To make a syrup, melt 200 gram of sugar in 100 gram of water, add lemon juice and cinnamon and stir. Bring to the boil, then lower the heat and cook for 10 minutes.
Kataifi
Kataifi is a very sweet dessert popular both in Turkey and in Greece. It is made from the thinnest kataifi phyllo with nuts on the inside and soaked in honey or sugar syrup.
Ingredients
Almonds: 50 gram
Pistachio: 50 gram
Kataifi phyllo: ¼ kg
Olive oil: 80 ml
Sugar: 50 gram for the filling and 250 gram for the syrup
Cinnamon: ½ tea spoon
1 lemon
Rosewater: 2 tablespoons
Cooking method
Grind almonds and pistachios and mix them with 50 gram of sugar and cinnamon.

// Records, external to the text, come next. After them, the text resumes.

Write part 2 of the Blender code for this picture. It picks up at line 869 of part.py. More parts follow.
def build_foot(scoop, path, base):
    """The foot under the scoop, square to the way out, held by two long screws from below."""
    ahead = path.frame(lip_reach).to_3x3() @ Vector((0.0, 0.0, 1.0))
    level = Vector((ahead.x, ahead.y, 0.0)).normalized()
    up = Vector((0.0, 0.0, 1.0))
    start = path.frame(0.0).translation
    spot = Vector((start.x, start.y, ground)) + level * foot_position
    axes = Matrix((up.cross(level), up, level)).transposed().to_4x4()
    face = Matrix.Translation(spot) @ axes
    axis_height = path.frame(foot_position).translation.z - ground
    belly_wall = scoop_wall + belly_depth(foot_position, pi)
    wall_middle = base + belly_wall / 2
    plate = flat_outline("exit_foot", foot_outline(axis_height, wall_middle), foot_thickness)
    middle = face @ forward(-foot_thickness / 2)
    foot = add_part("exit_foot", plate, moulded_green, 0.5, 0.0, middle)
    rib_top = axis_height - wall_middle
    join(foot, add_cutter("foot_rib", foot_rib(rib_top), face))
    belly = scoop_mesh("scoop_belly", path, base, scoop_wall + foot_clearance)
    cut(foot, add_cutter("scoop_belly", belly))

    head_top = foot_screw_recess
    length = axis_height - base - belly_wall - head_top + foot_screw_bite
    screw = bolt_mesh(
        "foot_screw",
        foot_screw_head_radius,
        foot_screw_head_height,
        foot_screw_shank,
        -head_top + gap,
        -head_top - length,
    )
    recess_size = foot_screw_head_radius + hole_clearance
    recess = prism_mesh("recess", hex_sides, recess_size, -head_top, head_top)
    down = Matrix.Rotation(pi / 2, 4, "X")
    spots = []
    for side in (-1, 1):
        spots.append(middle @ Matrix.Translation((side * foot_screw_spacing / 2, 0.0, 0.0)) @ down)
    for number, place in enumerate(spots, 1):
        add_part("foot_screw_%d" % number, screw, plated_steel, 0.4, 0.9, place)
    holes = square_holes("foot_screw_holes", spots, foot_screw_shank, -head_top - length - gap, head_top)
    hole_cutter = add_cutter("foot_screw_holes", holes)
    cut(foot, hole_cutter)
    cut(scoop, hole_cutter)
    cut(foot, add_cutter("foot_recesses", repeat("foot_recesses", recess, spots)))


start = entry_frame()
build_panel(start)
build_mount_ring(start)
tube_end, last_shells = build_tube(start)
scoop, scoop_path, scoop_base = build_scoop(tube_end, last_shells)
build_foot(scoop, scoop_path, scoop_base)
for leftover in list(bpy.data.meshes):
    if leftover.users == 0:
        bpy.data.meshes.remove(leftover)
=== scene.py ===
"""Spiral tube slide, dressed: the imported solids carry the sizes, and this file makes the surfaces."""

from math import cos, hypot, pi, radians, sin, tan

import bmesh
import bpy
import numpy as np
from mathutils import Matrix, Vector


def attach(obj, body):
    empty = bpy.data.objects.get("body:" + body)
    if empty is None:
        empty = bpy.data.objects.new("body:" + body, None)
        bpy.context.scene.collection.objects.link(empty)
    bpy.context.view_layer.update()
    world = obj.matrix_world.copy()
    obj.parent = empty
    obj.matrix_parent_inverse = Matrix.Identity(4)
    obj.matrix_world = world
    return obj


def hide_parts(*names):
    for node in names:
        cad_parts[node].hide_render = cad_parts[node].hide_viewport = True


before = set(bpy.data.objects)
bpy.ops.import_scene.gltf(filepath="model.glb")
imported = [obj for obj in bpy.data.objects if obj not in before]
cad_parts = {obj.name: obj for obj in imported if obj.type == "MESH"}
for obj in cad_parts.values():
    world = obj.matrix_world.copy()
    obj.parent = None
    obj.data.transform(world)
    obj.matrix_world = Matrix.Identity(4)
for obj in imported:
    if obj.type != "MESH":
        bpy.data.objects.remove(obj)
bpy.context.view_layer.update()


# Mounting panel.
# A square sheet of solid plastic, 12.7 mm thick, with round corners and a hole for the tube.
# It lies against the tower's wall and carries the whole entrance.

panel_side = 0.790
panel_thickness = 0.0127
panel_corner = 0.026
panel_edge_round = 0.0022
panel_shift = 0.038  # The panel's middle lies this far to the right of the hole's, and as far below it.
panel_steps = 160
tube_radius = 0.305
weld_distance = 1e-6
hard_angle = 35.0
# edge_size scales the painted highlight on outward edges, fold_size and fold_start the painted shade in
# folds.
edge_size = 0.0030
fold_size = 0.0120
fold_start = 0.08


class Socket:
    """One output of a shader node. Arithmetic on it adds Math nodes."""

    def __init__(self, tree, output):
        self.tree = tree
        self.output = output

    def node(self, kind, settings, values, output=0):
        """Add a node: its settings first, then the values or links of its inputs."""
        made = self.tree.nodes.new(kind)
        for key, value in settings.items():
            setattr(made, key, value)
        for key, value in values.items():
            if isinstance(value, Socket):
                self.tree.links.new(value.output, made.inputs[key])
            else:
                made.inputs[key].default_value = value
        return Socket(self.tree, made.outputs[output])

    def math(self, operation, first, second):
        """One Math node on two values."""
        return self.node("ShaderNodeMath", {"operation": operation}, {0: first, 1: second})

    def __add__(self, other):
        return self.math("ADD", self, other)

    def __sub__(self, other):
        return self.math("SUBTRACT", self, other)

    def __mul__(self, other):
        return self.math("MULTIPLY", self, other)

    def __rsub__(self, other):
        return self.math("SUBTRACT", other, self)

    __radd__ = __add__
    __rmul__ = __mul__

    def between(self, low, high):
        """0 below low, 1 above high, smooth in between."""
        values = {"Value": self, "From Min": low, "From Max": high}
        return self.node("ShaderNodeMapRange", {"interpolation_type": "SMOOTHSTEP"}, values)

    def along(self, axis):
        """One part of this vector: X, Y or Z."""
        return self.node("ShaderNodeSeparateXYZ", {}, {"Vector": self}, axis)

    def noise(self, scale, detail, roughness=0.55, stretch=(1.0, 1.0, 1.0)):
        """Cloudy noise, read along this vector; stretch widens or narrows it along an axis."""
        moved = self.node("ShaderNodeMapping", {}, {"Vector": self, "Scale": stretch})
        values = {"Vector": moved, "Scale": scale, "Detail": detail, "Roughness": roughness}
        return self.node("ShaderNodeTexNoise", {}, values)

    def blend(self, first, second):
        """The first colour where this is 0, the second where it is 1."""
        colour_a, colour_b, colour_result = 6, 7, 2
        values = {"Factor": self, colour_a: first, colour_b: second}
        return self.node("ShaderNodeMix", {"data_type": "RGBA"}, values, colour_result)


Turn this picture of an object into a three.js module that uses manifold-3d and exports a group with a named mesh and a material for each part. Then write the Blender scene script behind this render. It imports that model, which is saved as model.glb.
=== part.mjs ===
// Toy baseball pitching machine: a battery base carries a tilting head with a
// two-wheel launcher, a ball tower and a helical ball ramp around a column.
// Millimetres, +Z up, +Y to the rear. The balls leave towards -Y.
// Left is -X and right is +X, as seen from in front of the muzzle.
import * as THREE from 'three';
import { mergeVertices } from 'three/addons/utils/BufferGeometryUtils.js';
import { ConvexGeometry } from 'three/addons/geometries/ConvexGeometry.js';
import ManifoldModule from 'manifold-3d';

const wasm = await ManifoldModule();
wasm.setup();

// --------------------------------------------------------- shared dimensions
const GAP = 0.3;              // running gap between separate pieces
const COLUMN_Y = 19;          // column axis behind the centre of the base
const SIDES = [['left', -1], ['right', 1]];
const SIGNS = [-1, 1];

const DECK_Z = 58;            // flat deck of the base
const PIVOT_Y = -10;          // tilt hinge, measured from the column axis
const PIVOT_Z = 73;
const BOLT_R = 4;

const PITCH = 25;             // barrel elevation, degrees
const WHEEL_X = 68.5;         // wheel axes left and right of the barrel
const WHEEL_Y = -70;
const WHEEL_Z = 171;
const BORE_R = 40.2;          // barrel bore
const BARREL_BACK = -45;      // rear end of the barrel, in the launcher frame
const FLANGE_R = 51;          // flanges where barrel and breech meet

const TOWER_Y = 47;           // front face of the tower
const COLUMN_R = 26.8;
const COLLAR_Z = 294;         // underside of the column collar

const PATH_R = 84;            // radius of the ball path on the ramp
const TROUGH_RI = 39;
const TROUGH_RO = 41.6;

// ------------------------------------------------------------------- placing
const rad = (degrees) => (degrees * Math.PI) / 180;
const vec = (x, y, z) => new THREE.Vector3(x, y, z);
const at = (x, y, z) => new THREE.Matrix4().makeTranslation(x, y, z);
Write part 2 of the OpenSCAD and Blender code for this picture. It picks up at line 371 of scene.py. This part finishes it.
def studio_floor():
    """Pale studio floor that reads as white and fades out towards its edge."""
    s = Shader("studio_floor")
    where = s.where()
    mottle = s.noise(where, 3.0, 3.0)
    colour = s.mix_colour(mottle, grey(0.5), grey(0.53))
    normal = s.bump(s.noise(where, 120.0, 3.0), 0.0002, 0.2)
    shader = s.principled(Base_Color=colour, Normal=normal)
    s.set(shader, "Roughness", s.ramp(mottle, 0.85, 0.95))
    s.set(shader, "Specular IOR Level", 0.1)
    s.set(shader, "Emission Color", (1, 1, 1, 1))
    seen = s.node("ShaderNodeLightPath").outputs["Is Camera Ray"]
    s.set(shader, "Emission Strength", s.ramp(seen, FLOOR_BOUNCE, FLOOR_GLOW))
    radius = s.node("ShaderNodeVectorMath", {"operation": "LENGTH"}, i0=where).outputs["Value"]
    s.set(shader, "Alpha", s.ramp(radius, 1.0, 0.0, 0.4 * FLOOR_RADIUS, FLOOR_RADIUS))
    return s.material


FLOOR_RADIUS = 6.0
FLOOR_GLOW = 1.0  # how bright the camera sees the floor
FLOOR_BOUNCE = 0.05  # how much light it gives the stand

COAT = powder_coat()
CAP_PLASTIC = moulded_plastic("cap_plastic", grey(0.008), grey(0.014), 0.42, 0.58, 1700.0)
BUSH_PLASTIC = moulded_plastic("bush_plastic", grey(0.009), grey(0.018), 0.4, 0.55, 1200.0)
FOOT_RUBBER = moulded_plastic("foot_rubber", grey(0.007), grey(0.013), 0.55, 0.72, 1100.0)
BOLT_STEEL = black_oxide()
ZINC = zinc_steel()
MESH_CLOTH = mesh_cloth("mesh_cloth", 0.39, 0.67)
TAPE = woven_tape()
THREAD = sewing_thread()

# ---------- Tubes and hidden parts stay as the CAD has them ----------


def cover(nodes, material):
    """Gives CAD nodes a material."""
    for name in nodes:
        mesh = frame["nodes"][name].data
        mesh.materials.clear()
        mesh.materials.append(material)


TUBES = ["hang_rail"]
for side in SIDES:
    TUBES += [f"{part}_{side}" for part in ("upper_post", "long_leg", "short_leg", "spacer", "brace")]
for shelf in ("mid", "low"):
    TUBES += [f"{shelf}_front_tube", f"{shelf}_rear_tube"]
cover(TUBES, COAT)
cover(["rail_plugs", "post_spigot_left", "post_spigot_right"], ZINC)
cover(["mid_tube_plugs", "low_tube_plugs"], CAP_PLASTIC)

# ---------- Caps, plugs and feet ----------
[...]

Unroll the kataifi phyllo from the plastic sleeve, slightly roll it up, drizzle with olive oil and place a tablespoon of filling at one end. Roll the phyllo it up to make a small cylinder. Place the cylinders on the pan, brush them with olive oil and bake in the preheated oven at 170-180 ºC for about 50 minutes.
To make a syrup, squeeze one peeled lemon, then mix lemon peel, juice, 250 grams of sugar, and 200 ml of water and bring the ingredients to the boil. Lower the heat and cook for 15 minutes.
Serve kataifi with this syrup and rosewater for soaking.